The Grapevine will have a regular Silly Season update, along with the Silly Season Page of the F1 Rumors Team.
Picked from the Bunch
Nicola Foulston of Brands Hatch Leisure has not given up in her quest to get hold of Silverstone. Having done everything in her power to woo Bernie Ecclestone, securing the rights to host the British GP, she doesn't have a suitable venue. Now Ron Dennis and Sir Frank Williams, both members of the British Racing Drivers Club (owners of the Silverstone circuit) are becoming involved. They wrote a joint letter to the BRDC including the statement: "We do not believe that Brands Hatch Leisure's proposals will be in the best interests of the BRDC or British motor sport."
Ferrari have denied rumours that they could redesign the F399 to operate a hand throttle in an attempt to get Schumacher back on board as soon as possible. The rumours circulated when an over-enthusiastic German publication speculated on ways for Schumacher to continue his assault on the Drivers Championship this year.
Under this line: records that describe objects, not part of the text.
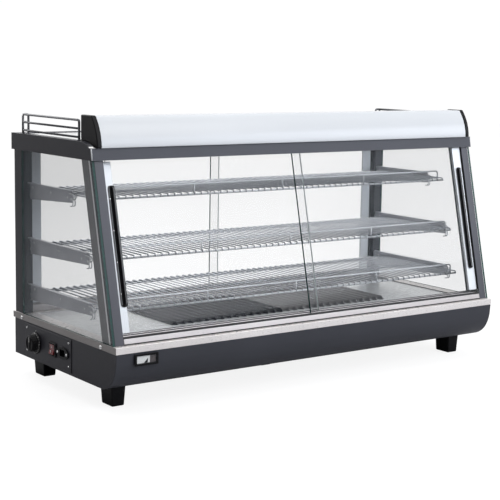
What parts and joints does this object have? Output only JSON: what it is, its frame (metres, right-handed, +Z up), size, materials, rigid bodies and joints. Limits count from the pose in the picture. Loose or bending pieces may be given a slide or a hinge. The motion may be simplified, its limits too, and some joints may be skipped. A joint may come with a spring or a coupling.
{
  "type": "hot food display case",
  "caption": "Countertop heated display case with a slanted glass front, sliding doors front and back, wire shelves over ribbed heat plates and a lit canopy.",
  "frame": {"origin": "on the counter, at the middle of the centre foot's underside, halfway along and halfway deep", "axes": "+X along the case to the right as seen by a customer at the slanted front, +Y from the front to the back, +Z up"},
  "size_m": [1.2233, 0.5292, 0.68],
  "materials": {
    "charcoal_paint": "satin charcoal powder coat",
    "steel_trim": "brushed along its length",
    "bright_steel": "bright, lightly brushed",
    "galvanised": "dull galvanised sheet",
    "white_paint": "satin white",
    "black_plastic": "fine grained, half matt",
    "ribbed_plate": "dark enamelled, ribbed",
    "chrome_wire": "plated wire",
    "bracket_steel": "grey zinc-plated sheet",
    "clear_glass": "polished, clear with a green edge",
    "element_sheath": "heat-dulled sheath",
    "lamp_glass": "opal tube",
    "red_plastic": "translucent red"
  },
  "bodies": {
    "cabinet": {"base_bottom_panel": "galvanised", "base_front_panel": "charcoal_paint", "base_rear_panel": "charcoal_paint", "base_side_panel_left": "charcoal_paint", "base_side_panel_right": "charcoal_paint", "canopy_cover": "white_paint", "canopy_end_cap_left": "black_plastic", "canopy_end_cap_right": "black_plastic", "control_plate": "charcoal_paint", "floor_deck": "bright_steel", "foot_centre": "black_plastic", "foot_front_left": "black_plastic", "foot_front_right": "black_plastic", "foot_rear_left": "black_plastic", "foot_rear_right": "black_plastic", "front_post_left": "charcoal_paint", "front_post_right": "charcoal_paint", "front_track_bottom": "steel_trim", "front_track_top": "galvanised", "gallery_left": "chrome_wire", "gallery_right": "chrome_wire", "heat_plate_left": "ribbed_plate", "heat_plate_right": "ribbed_plate", "heat_shield": "galvanised", "heating_element_left": "element_sheath", "heating_element_right": "element_sheath", "lamp_fixture": "white_paint", "lamp_tube": "lamp_glass", "power_inlet": "black_plastic", "rear_post_left": "charcoal_paint", "rear_post_right": "charcoal_paint", "rear_track_bottom": "steel_trim", "rear_track_top": "galvanised", "roof_panel": "galvanised", "shelf_bottom": "chrome_wire", "shelf_bracket_bottom_left": "bracket_steel", "shelf_bracket_bottom_right": "bracket_steel", "shelf_bracket_middle_left": "bracket_steel", "shelf_bracket_middle_right": "bracket_steel", "shelf_bracket_top_left": "bracket_steel", "shelf_bracket_top_right": "bracket_steel", "shelf_middle": "chrome_wire", "shelf_top": "chrome_wire", "side_glass_left": "clear_glass", "side_glass_right": "clear_glass", "switch_housing": "black_plastic", "thermometer": "black_plastic", "thermostat": "galvanised", "top_frame": "charcoal_paint", "trim_frame": "steel_trim"},
    "front_door_left": {"front_door_left_glass": "clear_glass", "front_door_left_handle": "black_plastic"},
    "front_door_right": {"front_door_right_glass": "clear_glass", "front_door_right_handle": "black_plastic"},
    "rear_door_left": {"rear_door_left_glass": "clear_glass", "rear_door_left_handle": "black_plastic"},
    "rear_door_right": {"rear_door_right_glass": "clear_glass", "rear_door_right_handle": "black_plastic"},
    "knob": {"thermostat_knob": "black_plastic"},
    "rocker": {"switch_rocker": "red_plastic"}
  },
  "joints": [
    {"name": "front_door_left_slide", "type": "slide", "parent": "cabinet", "child": "front_door_left", "axis": [1, 0, 0], "range_m": [0, 0.54]},
    {"name": "front_door_right_slide", "type": "slide", "parent": "cabinet", "child": "front_door_right", "axis": [-1, 0, 0], "range_m": [0, 0.54]},
    {"name": "rear_door_left_slide", "type": "slide", "parent": "cabinet", "child": "rear_door_left", "axis": [1, 0, 0], "range_m": [0, 0.54]},
    {"name": "rear_door_right_slide", "type": "slide", "parent": "cabinet", "child": "rear_door_right", "axis": [-1, 0, 0], "range_m": [0, 0.54]},
    {"name": "knob_turn", "type": "hinge", "parent": "cabinet", "child": "knob", "pos_m": [-0.6018, 0.133, 0.101], "axis": [-1, 0, 0], "range_deg": [0, 270]},
    {"name": "rocker_tip", "type": "hinge", "parent": "cabinet", "child": "rocker", "pos_m": [-0.5998, 0.04, 0.102], "axis": [0, -1, 0], "range_deg": [0, 16]}
  ]
}
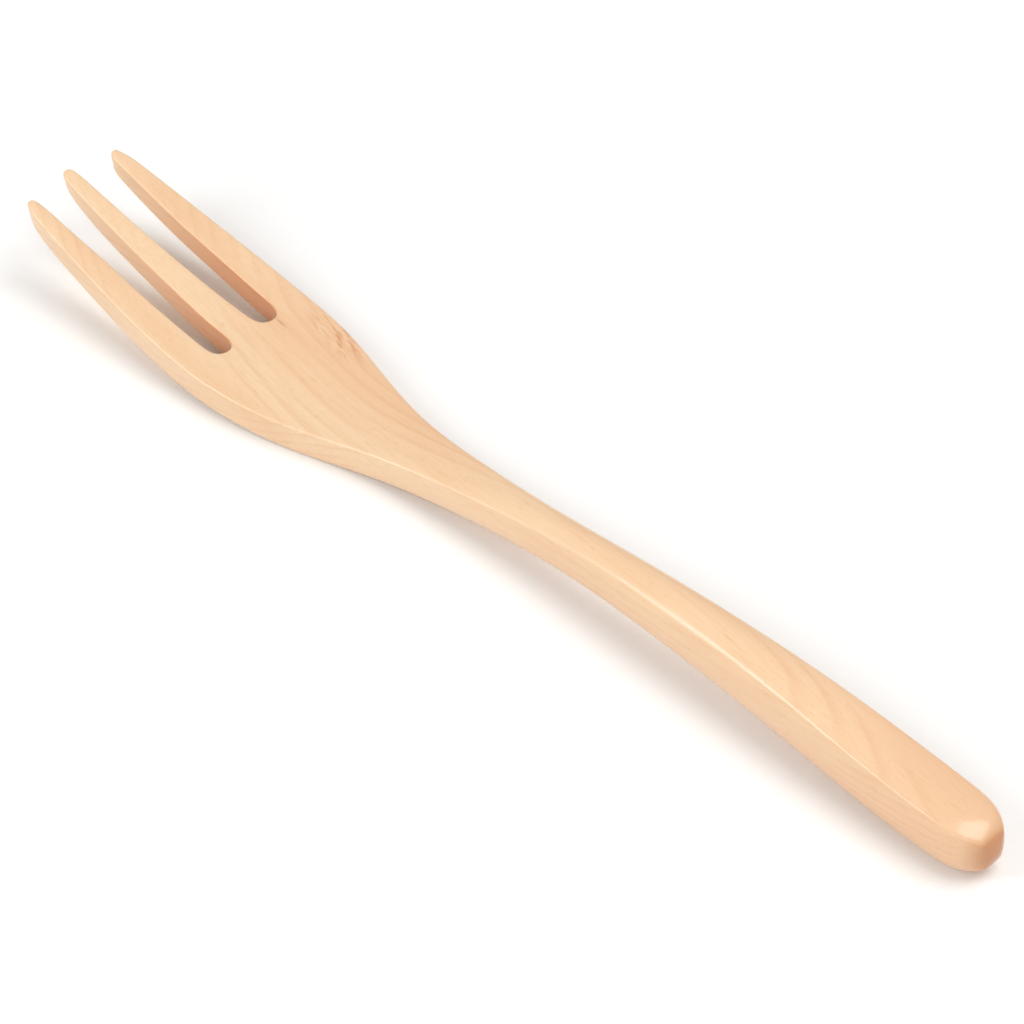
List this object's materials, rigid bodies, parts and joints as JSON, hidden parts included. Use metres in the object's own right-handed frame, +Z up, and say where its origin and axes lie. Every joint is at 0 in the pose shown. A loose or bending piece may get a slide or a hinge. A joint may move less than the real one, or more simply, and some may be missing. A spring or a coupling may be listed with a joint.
{
  "type": "wooden table fork",
  "caption": "Long wooden fork carved in one piece, with an arched rounded handle, slim neck, flat upturned head and tapered tines.",
  "frame": {"origin": "on the table, under the middle of the fork's length and width, at the height of the lowest point of its underside", "axes": "+X from the butt of the handle to the tips of the tines, +Y across the fork, +Z up out of the hollow upper face of the head"},
  "size_m": [0.19, 0.0244, 0.014],
  "materials": {
    "lacquered_wood": "pale fine-grained hardwood, hand sanded, with a clear satin lacquer"
  },
  "bodies": {
    "root": {"fork": "lacquered_wood"}
  },
  "joints": []
}
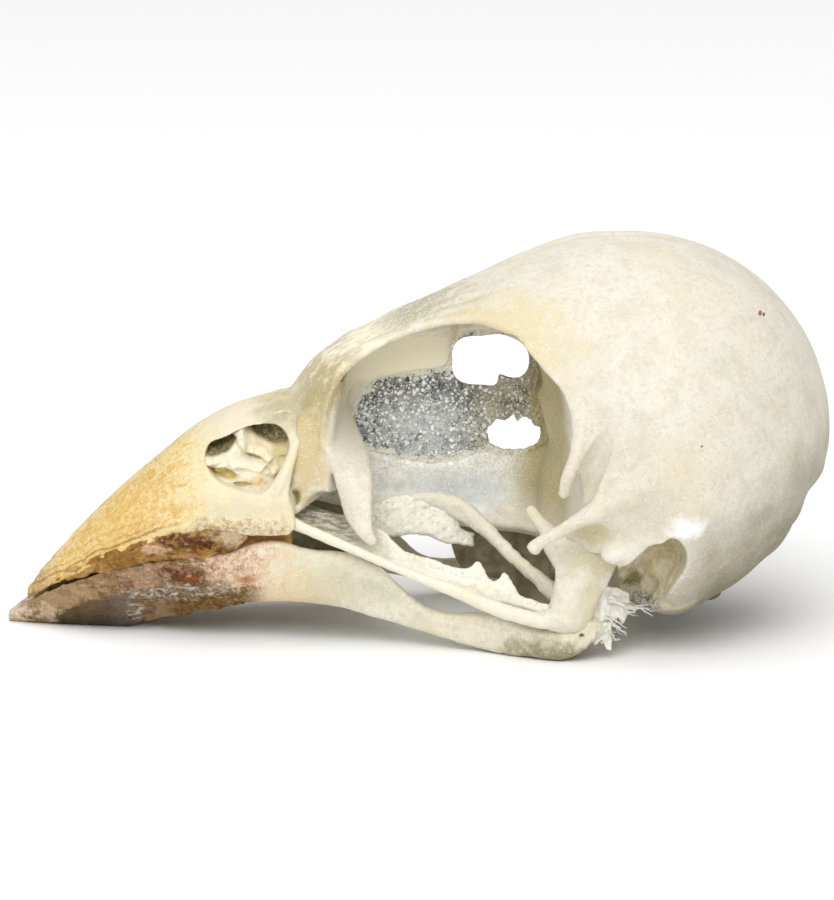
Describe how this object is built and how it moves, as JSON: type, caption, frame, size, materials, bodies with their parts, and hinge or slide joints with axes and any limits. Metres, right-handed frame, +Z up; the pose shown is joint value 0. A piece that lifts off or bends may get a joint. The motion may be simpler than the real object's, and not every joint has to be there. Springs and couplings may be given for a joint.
{
  "type": "songbird skull",
  "caption": "Cleaned skull of a small seed-eating songbird with its lower jaw, lying as it rests: round braincase, open eye sockets, cone-shaped bill with remains of horn.",
  "frame": {"origin": "on the ground under the middle of the skull's length and width", "axes": "+Z up; the bill points to -X and the back of the head to +X; the skull's left side faces -Y"},
  "size_m": [0.0301, 0.015, 0.0144],
  "materials": {
    "bone_white": "dry ivory-white bone, soft gloss",
    "bone_cream": "dry cream bone",
    "bone_grey": "thin grey bone, pitted and slightly see-through",
    "bill_bone": "yellow-stained bone of the upper bill",
    "horn_brown": "ragged brown horn",
    "horn_pink": "dry pink-grey horn"
  },
  "bodies": {
    "root": {"braincase": "bone_white", "frontal_roof": "bone_white", "interorbital_septum": "bone_grey", "parasphenoid_rostrum": "bone_cream", "upper_bill": "bill_bone", "lower_horn_tip": "horn_pink", "ectethmoid_left": "bone_cream", "nasal_concha_left": "bone_cream", "upper_horn_left": "horn_brown", "lower_horn_left": "horn_pink", "dentary_left": "bone_cream", "surangular_left": "bone_cream", "articular_left": "bone_cream", "jugal_bar_left": "bone_cream", "palatine_left": "bone_grey", "pterygoid_left": "bone_cream", "quadrate_left": "bone_cream", "ectethmoid_right": "bone_cream", "nasal_concha_right": "bone_cream", "upper_horn_right": "horn_brown", "lower_horn_right": "horn_pink", "dentary_right": "bone_cream", "surangular_right": "bone_cream", "articular_right": "bone_cream", "jugal_bar_right": "bone_cream", "palatine_right": "bone_grey", "pterygoid_right": "bone_cream", "quadrate_right": "bone_cream"}
  },
  "joints": []
}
Williams used the Monza test to run the revised aerodynamics they used at the British Grand Prix. The revisions have given the team some real hope for the remainder of the season and are believed to put the Williams aerodynamics on a par with McLaren's at this time.
Minardi are negotiating with Supertec to gain an engine supply for 2000. If they succeed, then the often rumoured "twelfth team" will not be able to run Supertec engines – and probably won't be making an appearance next year.
Following statements concerning the crowd's reaction to the Schumacher accident at Silverstone, it has become clear that the TV commentators had a different view of proceedings to that shown via the big screens to the grandstand crowds. It seems that the cheering corresponded to a replay of the accident taking place, before it was known the driver was injured. Indeed, the mood in the crowd largely turned somber when the German did not get out of his Ferrari.